I saw another guy earlier this year who did essentially the same bit with the naming the kids strange sounds, and he did it for his Live at Gotham set for Comedy Central. “I know the guy that you’re talking about, because I remember people talking about it.”
And I wondered why would you do that when that’s one of the bits that people claim you’ve stolen from CK?
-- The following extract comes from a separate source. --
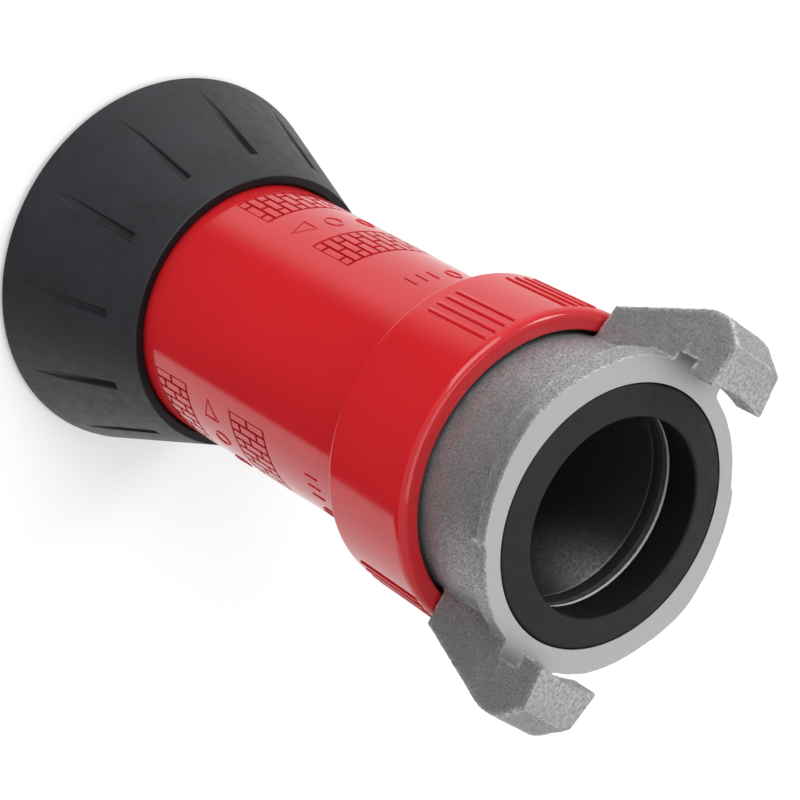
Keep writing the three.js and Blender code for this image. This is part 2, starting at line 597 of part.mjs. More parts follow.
function barrel() {
  const ringHalf = THROAT_RING_SECTION + GAP;
  const ringInner = throatRingRadius - ringHalf;
  const ringOuter = throatRingRadius + ringHalf;
  const zRingFloor = zBarrelWeb - 2 * ringHalf;
  const guideFloor = barrelBoreRadius + GUIDE_GROOVE_DEPTH;
  const zBead = NOSE_SETBACK + BEAD_GROOVE_START;
  const shell = toSolid(turned([
    [noseBoreRadius, NOSE_SETBACK], [barrelFrontRadius, NOSE_SETBACK], [barrelFrontRadius, zBead],
    [beadRadius, zBead], [beadRadius, zBead + BEAD_GROOVE_WIDTH],
    [barrelFrontRadius, zBead + BEAD_GROOVE_WIDTH], [barrelFrontRadius, BUMPER_LENGTH],
    [BARREL_RADIUS, zBarrelRear], [barrelBoreRadius, zBarrelRear],
    [barrelBoreRadius, zGuideRing + GUIDE_RING_WIDTH + GAP],
    [guideFloor, zGuideRing + GUIDE_RING_WIDTH + GAP], [guideFloor, zGuideRing - GAP],
    [barrelBoreRadius, zGuideRing - GAP], [barrelBoreRadius, zBarrelWeb + CHAMBER_CONE],
    [coneFootRadius, zBarrelWeb], [ringOuter, zBarrelWeb], [ringOuter, zRingFloor],
    [ringInner, zRingFloor], [ringInner, zBarrelWeb], [throatBoreRadius, zBarrelWeb],
    [throatBoreRadius, zThroatFront + THROAT_EDGE],
    [throatBoreRadius + NOSE_CHAMFER, zThroatFront - THROAT_EDGE],
  ]));
  const pinHoles = [0, Math.PI].map((angle) =>
    radialPin(PIN_RADIUS + GAP, barrelBoreRadius - OVERSHOOT, BARREL_RADIUS + OVERSHOOT, zPin, angle));
  return toGeometry(cut(shell, pinHoles));
}

const throatRing = () =>
  roundRing(throatRingRadius, zBarrelWeb - THROAT_RING_SECTION - GAP, THROAT_RING_SECTION);

function throatSeat() {
  const zFlange = zBarrelWeb + GAP;
  return turned([
    [THROAT_RADIUS, zThroatFront], [THROAT_RADIUS + THROAT_LIP, zThroatFront],
    [THROAT_BODY_RADIUS, zThroatFront + THROAT_EDGE], [THROAT_BODY_RADIUS, zFlange],
    [THROAT_FLANGE_RADIUS, zFlange], [THROAT_FLANGE_RADIUS, zFlange + THROAT_FLANGE],
    [THROAT_BODY_RADIUS, zFlange + THROAT_FLANGE + THROAT_EDGE],
    [THROAT_RADIUS, zThroatFront + THROAT_INLET],
  ]);
}

function camPin(angle) {
  return radialPin(PIN_RADIUS, tubeRadius - CAM_DEPTH + GAP, BARREL_RADIUS - GAP, zPin, angle);
}

const guideRing = () => turned([
  [tubeRadius + GAP, zGuideRing], [barrelBoreRadius + GUIDE_GROOVE_DEPTH - GAP, zGuideRing],
  [barrelBoreRadius + GUIDE_GROOVE_DEPTH - GAP, zGuideRing + GUIDE_RING_WIDTH],
  [tubeRadius + GAP, zGuideRing + GUIDE_RING_WIDTH],
]);

function flareRadius(z) {
  const share = (z - RIM_HEIGHT) / (BUMPER_LENGTH - RIM_HEIGHT);
  return RIM_RADIUS + (flareEndRadius - RIM_RADIUS) * share;
}

// One lengthwise recess in the bumper's flank: deep and square at the rear, fading at the rim.
function flute(i) {
  const half = FLUTE_WIDTH / 2;
  const zSquare = BUMPER_LENGTH - FLUTE_SETBACK;
  const corners = [
    [flareRadius(zSquare) - FLUTE_DEPTH, zSquare], [flareRadius(zSquare) + OVERSHOOT, zSquare],
    [flareRadius(FLUTE_END) + OVERSHOOT, FLUTE_END], [flareRadius(FLUTE_END), FLUTE_END],
  ];
  const side = new THREE.Shape(corners.map(([r, z]) => new THREE.Vector2(r, z)));
  return new THREE.ExtrudeGeometry(side, { depth: 2 * half, bevelEnabled: false })
    .translate(0, 0, -half).rotateX(Math.PI / 2).rotateZ((2 * Math.PI * i) / FLUTE_COUNT);
}

function bumper() {
  const bore = barrelFrontRadius + GAP;
  const zBead = NOSE_SETBACK + BEAD_GROOVE_START + GAP;
  const zBeadEnd = zBead + BEAD_GROOVE_WIDTH - 2 * GAP;
  const zPocket = MOUTH_DEPTH + KEEPER_THICKNESS;
  const pocket = teethRingRadius + GAP;
  const keeper = teethRingRadius - KEEPER_LIP;
  const shell = toSolid(turned([
    [RIM_RADIUS - RIM_WALL, 0], [RIM_RADIUS - RIM_HEIGHT, 0], [RIM_RADIUS, RIM_HEIGHT],
    [flareEndRadius, BUMPER_LENGTH - BUMPER_EDGE], [flareEndRadius - BUMPER_EDGE, BUMPER_LENGTH],
    [bore, BUMPER_LENGTH],
    [bore, zBeadEnd], [beadRadius + GAP, zBeadEnd], [beadRadius + GAP, zBead], [bore, zBead],
    [bore, NOSE_SETBACK], [pocket, NOSE_SETBACK], [pocket, zPocket], [keeper, zPocket],
    [keeper, MOUTH_DEPTH],
  ]));
  return toGeometry(cut(shell, Array.from({ length: FLUTE_COUNT }, (_, i) => flute(i))));
}

function teethRing() {
  const shape = new THREE.Shape();
  shape.absarc(0, 0, teethRingRadius, 0, 2 * Math.PI, false);
  const root = noseBoreRadius + GAP;
  const tip = root - TOOTH_HEIGHT;
  const pitch = (2 * Math.PI) / TEETH_COUNT;
  const toothHalf = (pitch * TOOTH_SHARE) / 2;
  const outline = Array.from({ length: TEETH_COUNT }, (_, i) => {
    const middle = i * pitch;
    return [[root, -toothHalf], [tip, -toothHalf / 2],
      [tip, toothHalf / 2], [root, toothHalf]].map(([r, offset]) =>
      new THREE.Vector2(r * Math.cos(middle + offset), r * Math.sin(middle + offset)));
  }).flat();
  shape.holes.push(new THREE.Path(outline));
  const z = MOUTH_DEPTH + KEEPER_THICKNESS + GAP;
  return plate(shape, z, NOSE_SETBACK - GAP - z, SEGMENTS);
}

// ---- assembly ----------------------------------------------------------------------------

const nozzle = new THREE.Group();

function place(parent, name, geometry, material) {
  const mesh = new THREE.Mesh(geometry, material);
  mesh.name = name;
  parent.add(mesh);
}

function baseAssembly() {
  const base = new THREE.Group();
  place(base, 'coupling_head', couplingHead(), CAST_ALUMINIUM);
  place(base, 'coupling_seal', couplingSeal(), RUBBER);
  place(base, 'inlet_gasket', inletGasket(), FIBRE);
  place(base, 'coupling_lock_screw', lockScrew(), STAINLESS);
  place(base, 'collar', collar(), RED_PLASTIC);
  place(base, 'wiper_ring', wiperRing(), RUBBER);
  place(base, 'body_tube', bodyTube(), BLACK_NYLON);
  place(base, 'body_o_ring_front', bodyRing(BODY_RING_SETBACKS[0]), RUBBER);
  place(base, 'body_o_ring_rear', bodyRing(BODY_RING_SETBACKS[1]), RUBBER);
  place(base, 'spider', spider(), BLACK_NYLON);
  place(base, 'spider_snap_ring', snapRing(), STAINLESS);
  place(base, 'stem', stem(), STAINLESS);
  place(base, 'stem_washer',
    washer(stemBoreRadius, nutFlatRadius + STEM_WASHER_RIM, zStemWasher, STEM_WASHER), STAINLESS);
  place(base, 'stem_nut', stemNut(), BRASS);
  place(base, 'baffle', baffle(), BLACK_NYLON);
  place(base, 'shutoff_seal',
    washer(spigotRadius + GAP, SHUTOFF_SEAL_RADIUS, zShutoffFront, SHUTOFF_SEAL), RUBBER);
  place(base, 'seal_washer',
    washer(spigotRadius + GAP, SEAL_WASHER_RADIUS, zSealWasher, SEAL_WASHER), BRASS);
  place(base, 'baffle_screw', baffleScrew(), STAINLESS);
  return base;
}

function barrelAssembly() {
  const turning = new THREE.Group();
  place(turning, 'barrel', barrel(), RED_PLASTIC);
  place(turning, 'bumper', bumper(), RUBBER);
  place(turning, 'fog_teeth_ring', teethRing(), BLACK_NYLON);
  place(turning, 'throat_seat', throatSeat(), BRASS);
  place(turning, 'throat_o_ring', throatRing(), RUBBER);
  place(turning, 'cam_pin_left', camPin(Math.PI), STAINLESS);
  place(turning, 'cam_pin_right', camPin(0), STAINLESS);
  return turning;
}

function guideAssembly() {
  const sliding = new THREE.Group();
  place(sliding, 'guide_ring', guideRing(), BLACK_NYLON);
  return sliding;
}

nozzle.add(baseAssembly(), guideAssembly(), barrelAssembly());

export default nozzle;
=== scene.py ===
"""Visual model of a twist fire hose nozzle with a two-claw coupling.

The nozzle stands on its bumper rim, outlet down and claws up, with its axis on Z. Sizes in the
classes are millimetres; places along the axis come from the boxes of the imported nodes.
"""

import logging
import math
from dataclasses import dataclass
from enum import Enum
from typing import Optional

import bmesh
import bpy
import numpy as np
from mathutils import Matrix, Vector, noise

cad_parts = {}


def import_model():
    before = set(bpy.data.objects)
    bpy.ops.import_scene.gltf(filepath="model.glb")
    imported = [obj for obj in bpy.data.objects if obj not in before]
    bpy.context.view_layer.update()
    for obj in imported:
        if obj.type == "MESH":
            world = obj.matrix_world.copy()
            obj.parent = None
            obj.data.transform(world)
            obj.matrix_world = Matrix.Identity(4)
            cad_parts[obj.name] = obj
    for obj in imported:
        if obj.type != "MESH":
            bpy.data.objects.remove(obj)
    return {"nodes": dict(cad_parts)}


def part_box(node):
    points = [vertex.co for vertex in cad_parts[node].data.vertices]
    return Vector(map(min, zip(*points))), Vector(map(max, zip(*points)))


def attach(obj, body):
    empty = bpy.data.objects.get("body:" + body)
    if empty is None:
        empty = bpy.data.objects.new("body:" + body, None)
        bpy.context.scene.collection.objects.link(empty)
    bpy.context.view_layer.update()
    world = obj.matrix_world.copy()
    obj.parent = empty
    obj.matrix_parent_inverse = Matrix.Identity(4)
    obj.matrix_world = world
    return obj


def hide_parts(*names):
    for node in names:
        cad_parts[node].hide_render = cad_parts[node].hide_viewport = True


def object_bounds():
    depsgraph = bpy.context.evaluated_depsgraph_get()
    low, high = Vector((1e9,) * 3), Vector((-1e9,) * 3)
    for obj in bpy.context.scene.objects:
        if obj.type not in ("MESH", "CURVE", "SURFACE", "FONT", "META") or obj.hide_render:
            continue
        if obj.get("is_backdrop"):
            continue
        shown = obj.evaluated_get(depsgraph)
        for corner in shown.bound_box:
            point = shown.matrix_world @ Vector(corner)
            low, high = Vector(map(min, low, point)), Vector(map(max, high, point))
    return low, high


LOG = logging.getLogger("nozzle")

MM = 0.001
TURN = 2 * math.pi
GAP = 0.3                      # clearance between pieces that rest on each other
OVERSHOOT = 2.0                # how far a cutter runs past what it cuts
FINE = 192                     # facets round a large turned piece
MEDIUM = 96
SMALL = 48
ARC_STEPS = 4                  # facets in an edge round
SUPPORT = 0.35                 # distance of the extra points that keep flats flat beside a round
SHARP_ANGLE = math.radians(42)
WELD = 1e-7
WEAR_START = 0.06              # bend at a point where edge wear starts, and the span to full wear
WEAR_SPAN = 0.14
WEAR_SPREAD = 2                # how many points further the wear reaches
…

“What’s going on? Right. But I’ll tell you who else did that bit. Steve Martin. And Louis loves Steve Martin, and I love Steve Martin. Now would I say, ‘Louis you stole that bit from Steve Martin?’ No! Absolutely not. And that’s one of these three little pieces of things, again. Just, I’ll say to anybody, you really want to know the truth? If you want to just hate me for the sake of hating me, you want to jump on this? Well, you’ve got a good excuse. But if you really want to know the real deal, listen to 'Harmful (When Swallowed),' listen to 'Retaliation,' watch Vicious and go, ‘Who the hell else is doing this B-and-E thing?’ My comedy is my thing. I have my own unique spin that I put on stuff. You can’t look at one little piece of something without looking at the whole thing.”